Brief: Your task is to return, exactly, the run of lines starting at the line holding "LOWER_GROOVE_Z - RING_DROP, parent)" and ending at the line holding "obj.matrix_parent_inverse = Matrix.Identity(4)", both ends included and no other lines.

** START OF Provided data **

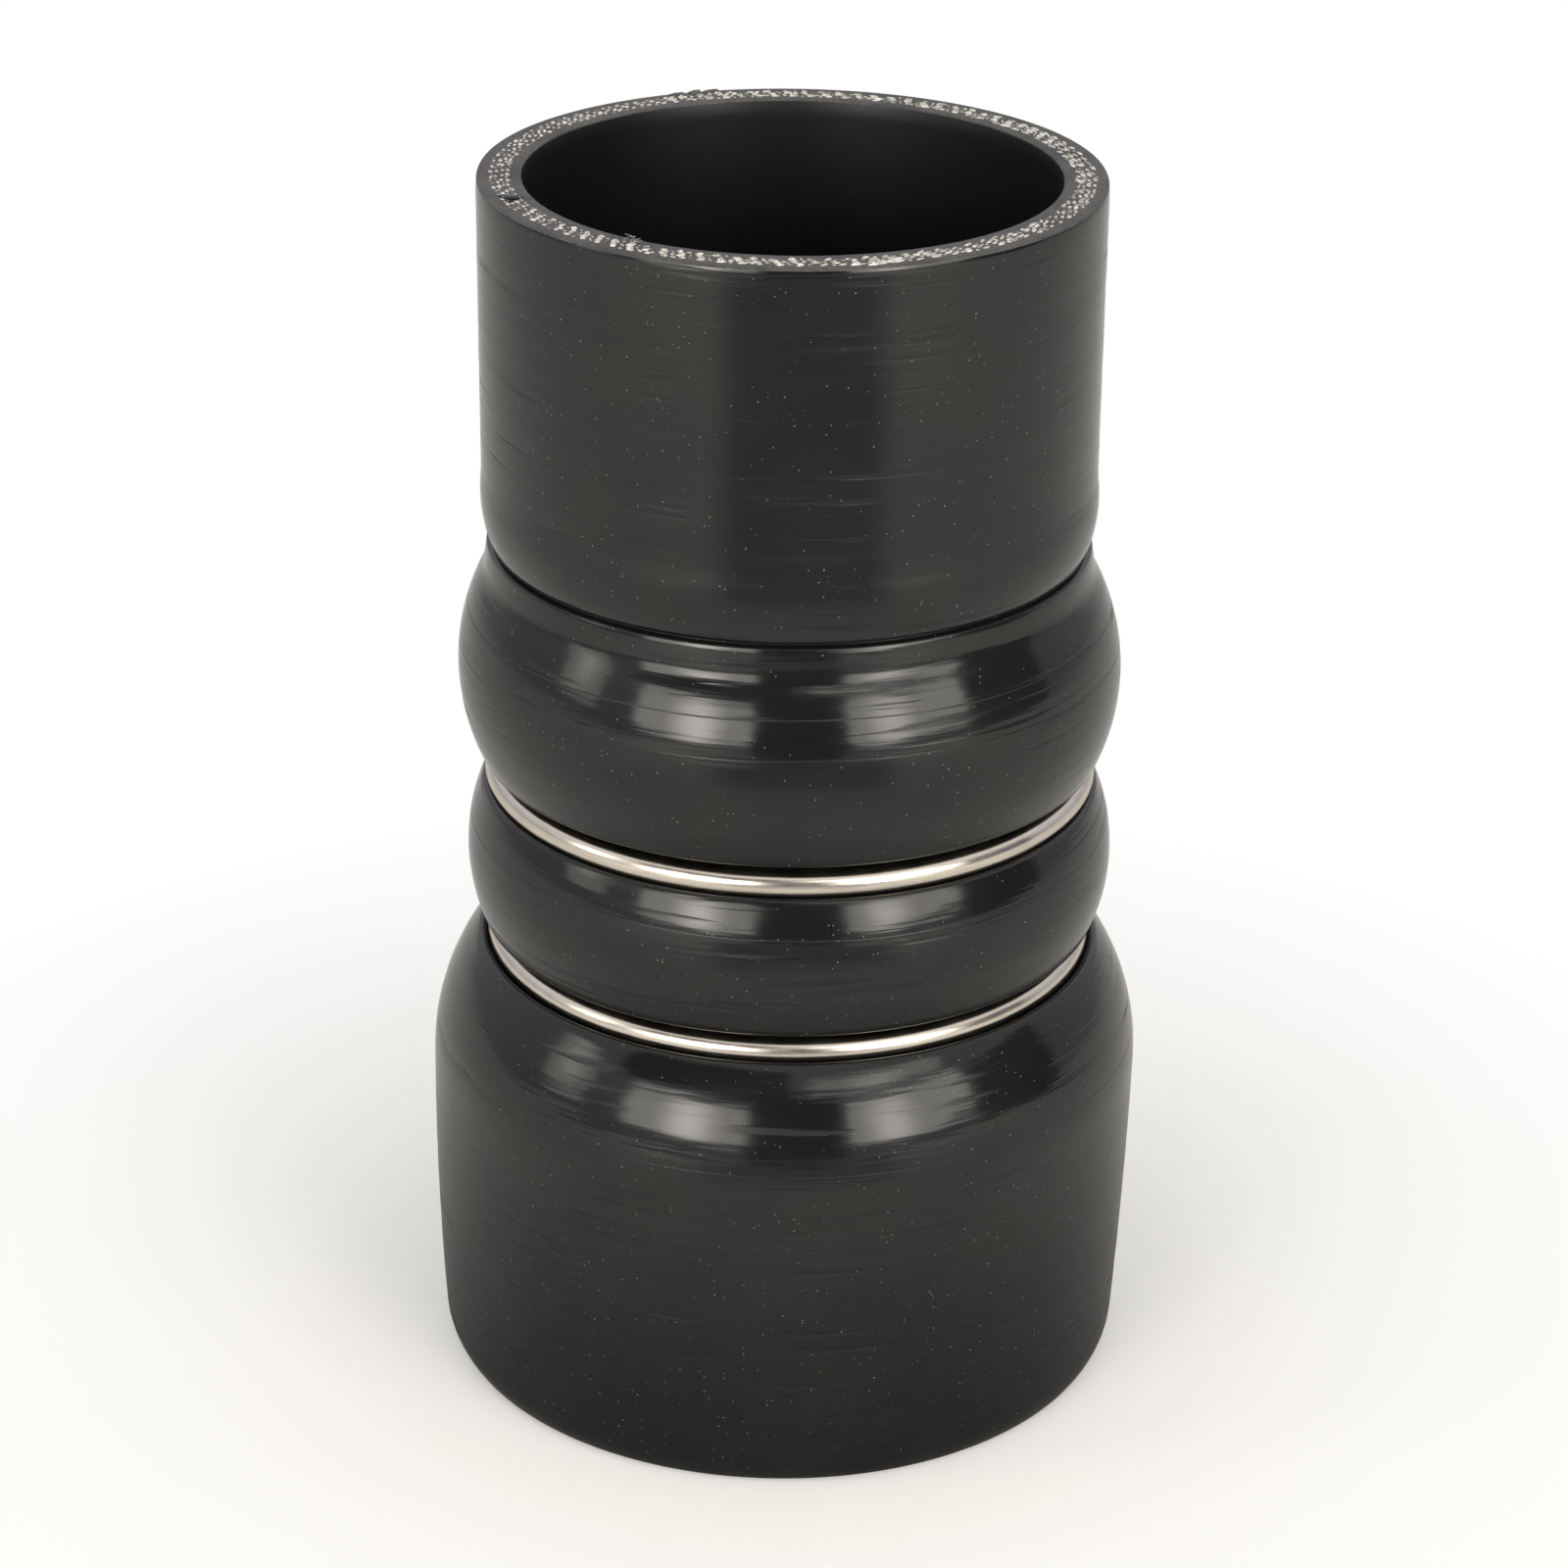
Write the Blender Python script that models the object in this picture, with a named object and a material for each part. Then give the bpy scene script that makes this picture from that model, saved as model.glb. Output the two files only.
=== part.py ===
"""Intercooler boot: a reinforced silicone hump hose with two steel rings seated in its grooves.

The boot stands on its wide end. Its axis is Z and the origin is the middle of that end.
Lengths are in metres.
"""

import math
from collections import namedtuple

import bmesh
import bpy

# Mouths and wall
UPPER_BORE_RADIUS = 0.03175
LOWER_BORE_RADIUS = 0.0378
WALL = 0.00535

# Lengths along the axis, from the lower mouth up
LOWER_CUFF_LENGTH = 0.0390
SHOULDER_LENGTH = 0.0180
RING_PITCH = 0.0217
UPPER_HUMP_REACH = 0.0127
LIP_REACH = 0.0226
UPPER_CUFF_LENGTH = 0.0389

# Outer wall between the cuffs: heights are measured from the waist, the floor of the ring grooves
WAIST_RADIUS = 0.0336
UPPER_HUMP_HEIGHT = 0.00684
LOWER_HUMP_HEIGHT = 0.00627
LOWER_CUFF_SWELL = 0.0013
GROOVE_RADIUS = 0.0026
GROOVE_SINK = 0.0007
GROOVE_LIP_ROUND = 0.0015
INNER_CORNER_ROUND = 0.0030

# Lip of the upper cuff and the crease under it
LIP_PROUD = 0.0002
LIP_ROUND = 0.0160
LIP_SWEEP = 0.0200
CREASE_ROUND = 0.0011

# Outer edges of the two mouths, which turn in slightly
UPPER_EDGE_ROUND = 0.0100
UPPER_EDGE_HEIGHT = 0.0024
LOWER_EDGE_ROUND = 0.0058
LOWER_EDGE_HEIGHT = 0.0034

# Steel rings, which rest low in their grooves
WIRE_DIAMETER = 0.0035
SEAT_CLEARANCE = 0.0003
SEAT_ANGLE = math.radians(64)

# Fineness of the turned surfaces
SEGMENTS_ROUND = 52
WIRE_SIDES = 10
OUTER_CHORD_ERROR = 0.0001
INNER_CHORD_ERROR = 0.0002
SHARPEST_SMOOTH_EDGE = math.radians(45)

# Colours as linear values
SILICONE_COLOUR = (0.020, 0.020, 0.019)
SILICONE_ROUGHNESS = 0.42
STEEL_COLOUR = (0.62, 0.58, 0.52)
STEEL_ROUGHNESS = 0.18

# Heights that follow from the lengths
SHOULDER_TOP = LOWER_CUFF_LENGTH
LOWER_GROOVE_Z = SHOULDER_TOP + SHOULDER_LENGTH
UPPER_GROOVE_Z = LOWER_GROOVE_Z + RING_PITCH
UPPER_HUMP_Z = UPPER_GROOVE_Z + UPPER_HUMP_REACH
LIP_Z = UPPER_HUMP_Z + LIP_REACH
TOP_Z = LIP_Z + UPPER_CUFF_LENGTH

# Radii that follow from the bores, the waist and the wire
WIRE_RADIUS = WIRE_DIAMETER / 2
GROOVE_CENTRE_RADIUS = WAIST_RADIUS + GROOVE_RADIUS
SEAT_REACH = GROOVE_RADIUS - WIRE_RADIUS - SEAT_CLEARANCE
RING_RADIUS = GROOVE_CENTRE_RADIUS - SEAT_REACH * math.cos(SEAT_ANGLE)
RING_DROP = SEAT_REACH * math.sin(SEAT_ANGLE)
UPPER_CUFF_RADIUS = UPPER_BORE_RADIUS + WALL
SHOULDER_RADIUS = LOWER_BORE_RADIUS + WALL + LOWER_CUFF_SWELL

# A circle of the wall's section. Its radius is negative where the rubber lies outside it.
Circle = namedtuple("Circle", "r z radius")


def clear_scene():
    for existing in list(bpy.data.objects):
        bpy.data.objects.remove(existing, do_unlink=True)


def crest(crest_radius, crest_z, side_radius, side_z):
    """Circle that peaks at the crest and passes through a point beside it."""
    drop = crest_radius - side_radius
    reach = side_z - crest_z
    radius = (drop**2 + reach**2) / (2 * drop)
    return Circle(crest_radius - radius, crest_z, radius)


def inset(circle, depth):
    """The same circle on a surface that lies this deep inside the outer one."""
    return Circle(circle.r, circle.z, circle.radius - depth)


def round_between(first, second, radius):
    """Circle of this radius that touches two others, on the side away from the axis."""
    from_first = abs(first.radius - radius)
    from_second = abs(second.radius - radius)
    across_r = second.r - first.r
    across_z = second.z - first.z
    distance = math.hypot(across_r, across_z)
    along = (from_first**2 - from_second**2 + distance**2) / (2 * distance)
    aside = math.sqrt(from_first**2 - along**2)
    unit_r = across_r / distance
    unit_z = across_z / distance
    outward = -1 if unit_z > 0 else 1
    centre_r = first.r + along * unit_r - outward * aside * unit_z
    centre_z = first.z + along * unit_z + outward * aside * unit_r
    return Circle(centre_r, centre_z, radius)


def touching_angle(first, second):
    """Direction of the surface where two circles of a smooth section meet."""
    gap = first.radius - second.radius
    return math.atan2((second.z - first.z) / gap, (second.r - first.r) / gap)


def arc_points(circle, start, end, chord_error):
    """Points along a circle of the section, fine enough to stay within the chord error."""
    widest = 2 * math.acos(1 - min(chord_error / abs(circle.radius), 1))
    steps = max(1, math.ceil(abs(end - start) / widest))
    points = []
    for step in range(steps + 1):
        angle = start + (end - start) * step / steps
        r = circle.r + circle.radius * math.cos(angle)
        z = circle.z + circle.radius * math.sin(angle)
        points.append((r, z))
    return points


def smooth_line(circles, start, end, chord_error):
    """Points along a chain of circles that touch one another, from one direction to another."""
    turns = [start]
    for first, second in zip(circles, circles[1:]):
        turns.append(touching_angle(first, second))
    turns.append(end)
    points = []
    for circle, begin, finish in zip(circles, turns, turns[1:]):
        arc = arc_points(circle, begin, finish, chord_error)
        points += arc[1:] if points else arc
    return points


def groove(groove_z):
    """Circle of the groove that holds a ring."""
    return Circle(GROOVE_CENTRE_RADIUS, groove_z, -GROOVE_RADIUS)


def wall_circles(depth, corner_round):
    """Chain of circles from the upper cuff down to the lower one, at this depth in the wall."""
    side = GROOVE_CENTRE_RADIUS + GROOVE_SINK
    lip = Circle(UPPER_CUFF_RADIUS + LIP_PROUD - LIP_ROUND, LIP_Z, LIP_ROUND)
    sweep_r = UPPER_CUFF_RADIUS + LIP_SWEEP
    sweep_rise = math.sqrt((LIP_SWEEP + LIP_ROUND) ** 2 - (sweep_r - lip.r) ** 2)
    sweep = Circle(sweep_r, LIP_Z + sweep_rise, -LIP_SWEEP)
    upper_hump = crest(WAIST_RADIUS + UPPER_HUMP_HEIGHT, UPPER_HUMP_Z, side, UPPER_GROOVE_Z)
    crease = round_between(lip, upper_hump, -CREASE_ROUND)
    lower_hump_z = (LOWER_GROOVE_Z + UPPER_GROOVE_Z) / 2
    lower_hump = crest(WAIST_RADIUS + LOWER_HUMP_HEIGHT, lower_hump_z, side, LOWER_GROOVE_Z)
    shoulder = crest(SHOULDER_RADIUS, SHOULDER_TOP, side, LOWER_GROOVE_Z)
    cuff = crest(SHOULDER_RADIUS, SHOULDER_TOP, SHOULDER_RADIUS - LOWER_CUFF_SWELL, 0)

    circles = [inset(circle, depth) for circle in (sweep, lip, crease)]
    forms = [upper_hump, groove(UPPER_GROOVE_Z), lower_hump, groove(LOWER_GROOVE_Z), shoulder]
    forms = [inset(form, depth) for form in forms]
    for first, second in zip(forms, forms[1:]):
        circles += [first, round_between(first, second, corner_round)]
    return circles + [forms[-1], inset(cuff, depth)]


def outer_line():
    """Outside of the hose, from the upper mouth down to the lower one."""
    top_edge = Circle(UPPER_CUFF_RADIUS - UPPER_EDGE_ROUND, TOP_Z - UPPER_EDGE_HEIGHT, UPPER_EDGE_ROUND)
    lean = math.asin(UPPER_EDGE_HEIGHT / UPPER_EDGE_ROUND)
    points = arc_points(top_edge, lean, 0, OUTER_CHORD_ERROR)

    circles = wall_circles(0, GROOVE_LIP_ROUND)
    cuff = circles[-1]
    to_edge = cuff.radius - LOWER_EDGE_ROUND
    edge_r = cuff.r + math.sqrt(to_edge**2 - (cuff.z - LOWER_EDGE_HEIGHT) ** 2)
    circles.append(Circle(edge_r, LOWER_EDGE_HEIGHT, LOWER_EDGE_ROUND))
    lean = -math.asin(LOWER_EDGE_HEIGHT / LOWER_EDGE_ROUND)
    return points + smooth_line(circles, 0, lean, OUTER_CHORD_ERROR)


def inner_line():
    """Inside of the hose, one wall thickness in, from the upper mouth down to the lower one."""
    circles = wall_circles(WALL, INNER_CORNER_ROUND)
    cuff = circles[-1]
    lean = -math.asin(cuff.z / cuff.radius)
    return [(UPPER_BORE_RADIUS, TOP_Z)] + smooth_line(circles, 0, lean, INNER_CHORD_ERROR)


def wire_section():
    """Round section of a ring's wire."""
    points = []
    for side in range(WIRE_SIDES):
        angle = 2 * math.pi * side / WIRE_SIDES
        r = RING_RADIUS + WIRE_RADIUS * math.cos(angle)
        points.append((r, WIRE_RADIUS * math.sin(angle)))
    return points


def turned_mesh(name, section, material):
    """Solid made by turning a closed section, given as radius and height, about Z."""
    shape = bmesh.new()
    corners = [shape.verts.new((r, 0, z)) for r, z in section]
    edges = [shape.edges.new(pair) for pair in zip(corners, corners[1:] + corners[:1])]
    bmesh.ops.spin(
        shape,
        geom=corners + edges,
        axis=(0, 0, 1),
        cent=(0, 0, 0),
        angle=2 * math.pi,
        steps=SEGMENTS_ROUND,
        use_merge=True,
    )
    bmesh.ops.recalc_face_normals(shape, faces=shape.faces)
    mesh = bpy.data.meshes.new(name)
    shape.to_mesh(mesh)
    shape.free()
    mesh.shade_smooth()
    mesh.set_sharp_from_angle(angle=SHARPEST_SMOOTH_EDGE)
    mesh.materials.append(material)
    return mesh


def principled(name, colour, roughness, metallic):
    material = bpy.data.materials.new(name)
    material.use_nodes = True
    shader = material.node_tree.nodes["Principled BSDF"]
    shader.inputs["Base Color"].default_value = (*colour, 1)
    shader.inputs["Roughness"].default_value = roughness
    shader.inputs["Metallic"].default_value = metallic
    return material


def place(name, mesh, height, parent):
    piece = bpy.data.objects.new(name, mesh)
    piece.location.z = height
    piece.parent = parent
    bpy.context.scene.collection.objects.link(piece)


def silicone_hose(parent):
    rubber = principled("black_silicone", SILICONE_COLOUR, SILICONE_ROUGHNESS, 0)
    section = outer_line() + inner_line()[::-1]
    place("silicone_hose", turned_mesh("silicone_hose", section, rubber), 0, parent)


def steel_rings(parent):
    steel = principled("polished_steel", STEEL_COLOUR, STEEL_ROUGHNESS, 1)
    ring = turned_mesh("steel_ring", wire_section(), steel)
    place("upper_ring", ring, UPPER_GROOVE_Z - RING_DROP, parent)
    place("lower_ring", ring, LOWER_GROOVE_Z - RING_DROP, parent)


def main():
    clear_scene()
    boot = bpy.data.objects.new("intercooler_boot", None)
    bpy.context.scene.collection.objects.link(boot)
    silicone_hose(boot)
    steel_rings(boot)


main()
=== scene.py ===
"""Looks of the intercooler boot: a film-wrapped silicone hump hose with two polished steel rings.

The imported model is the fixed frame. Every new piece is modelled round it in metres and stands
for the node that it replaces. The boot's axis is Z, and the photograph looks along +Y and down.
"""

import math
import random
from collections import namedtuple

import bpy
from mathutils import Matrix, Vector, noise


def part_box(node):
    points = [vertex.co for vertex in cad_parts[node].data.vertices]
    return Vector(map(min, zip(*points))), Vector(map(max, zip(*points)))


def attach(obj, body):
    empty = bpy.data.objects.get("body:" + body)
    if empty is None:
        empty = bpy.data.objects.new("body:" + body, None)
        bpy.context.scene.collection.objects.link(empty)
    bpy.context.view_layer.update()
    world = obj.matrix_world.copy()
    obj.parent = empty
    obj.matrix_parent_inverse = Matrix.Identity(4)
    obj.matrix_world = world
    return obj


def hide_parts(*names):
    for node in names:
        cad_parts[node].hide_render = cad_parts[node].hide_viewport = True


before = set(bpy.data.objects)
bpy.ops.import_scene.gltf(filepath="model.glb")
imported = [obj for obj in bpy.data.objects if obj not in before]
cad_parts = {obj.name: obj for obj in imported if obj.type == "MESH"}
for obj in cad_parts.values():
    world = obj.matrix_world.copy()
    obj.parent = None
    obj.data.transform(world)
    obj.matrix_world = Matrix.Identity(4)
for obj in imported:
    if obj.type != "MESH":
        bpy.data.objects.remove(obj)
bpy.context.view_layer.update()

# Mouths and wall, as the solids have them
UPPER_BORE_RADIUS = 0.03175
LOWER_BORE_RADIUS = 0.0378
WALL = 0.00535
TOP_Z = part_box("silicone_hose")[1].z
SHOULDER_TOP = 0.0390
LOWER_GROOVE_Z = SHOULDER_TOP + 0.0180
UPPER_GROOVE_Z = LOWER_GROOVE_Z + 0.0217
UPPER_HUMP_Z = UPPER_GROOVE_Z + 0.0127
LIP_Z = UPPER_HUMP_Z + 0.0226

# Outer wall between the cuffs. The raised, sunk and fuller amounts are read off the photograph's
# side outline and its reflections, and the solids don't have them.
WAIST_RADIUS = 0.0336
UPPER_HUMP_HEIGHT = 0.00684
LOWER_HUMP_HEIGHT = 0.00627
LOWER_CUFF_SWELL = 0.0013
UPPER_HUMP_RAISED = 0.0003
LOWER_HUMP_SUNK = 0.0004
HUMPS_FULLER = 0.00013
SHOULDER_FULLER = 0.0005
GROOVE_RADIUS = 0.0026
GROOVE_SINK = 0.0007
GROOVE_LIP_ROUND = 0.0006
INNER_CORNER_ROUND = 0.0030
LIP_PROUD = 0.0002
LIP_ROUND = 0.0160
LIP_SWEEP = 0.0200
CREASE_ROUND = 0.0011

# Fold under the upper cuff: a fine groove, and below it a short neck that sweeps out to the hump
FOLD_Z = 0.1080
FOLD_WIDTH = 0.00050
FOLD_DEPTH = 0.00040
FOLD_EDGE = 0.00008
NECK_SLOPE = math.radians(8)
NECK_BEND = 0.0040
HUMP_SLOPE = math.radians(28.9)

# Edges of the mouths. The outer ones turn in, and the upper mouth's two sharp edges are broken.
UPPER_EDGE_ROUND = 0.0200
UPPER_EDGE_HEIGHT = 0.0020
LOWER_EDGE_ROUND = 0.0058
LOWER_EDGE_HEIGHT = 0.0034
BROKEN_EDGE = 0.00018

# Rings. The photograph shows both a little lower than the solids have them, on the lower sides of
# their grooves.
WIRE_RADIUS = 0.00175
WIRE_CLEARANCE = 0.00002
SEAT_ANGLE = math.radians(92)
UPPER_RING_DROP = 0.0002
LOWER_RING_DROP = 0.0004
SEAT_REACH = GROOVE_RADIUS - WIRE_RADIUS - WIRE_CLEARANCE
RING_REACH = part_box("upper_ring")[1].x
RING_RADIUS = RING_REACH - WIRE_RADIUS
UPPER_RING_Z = sum(corner.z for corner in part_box("upper_ring")) / 2 - UPPER_RING_DROP
LOWER_RING_Z = sum(corner.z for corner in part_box("lower_ring")) / 2 - LOWER_RING_DROP
RING_STEPS = 288
WIRE_STEPS = 40
WELD_ANGLE = math.radians(97)
WELD_LENGTH = 0.0011
WELD_PROUD = 0.00012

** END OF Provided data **

Written solution:
    place("lower_ring", ring, LOWER_GROOVE_Z - RING_DROP, parent)


def main():
    clear_scene()
    boot = bpy.data.objects.new("intercooler_boot", None)
    bpy.context.scene.collection.objects.link(boot)
    silicone_hose(boot)
    steel_rings(boot)


main()
=== scene.py ===
"""Looks of the intercooler boot: a film-wrapped silicone hump hose with two polished steel rings.

The imported model is the fixed frame. Every new piece is modelled round it in metres and stands
for the node that it replaces. The boot's axis is Z, and the photograph looks along +Y and down.
"""

import math
import random
from collections import namedtuple

import bpy
from mathutils import Matrix, Vector, noise


def part_box(node):
    points = [vertex.co for vertex in cad_parts[node].data.vertices]
    return Vector(map(min, zip(*points))), Vector(map(max, zip(*points)))


def attach(obj, body):
    empty = bpy.data.objects.get("body:" + body)
    if empty is None:
        empty = bpy.data.objects.new("body:" + body, None)
        bpy.context.scene.collection.objects.link(empty)
    bpy.context.view_layer.update()
    world = obj.matrix_world.copy()
    obj.parent = empty
    obj.matrix_parent_inverse = Matrix.Identity(4)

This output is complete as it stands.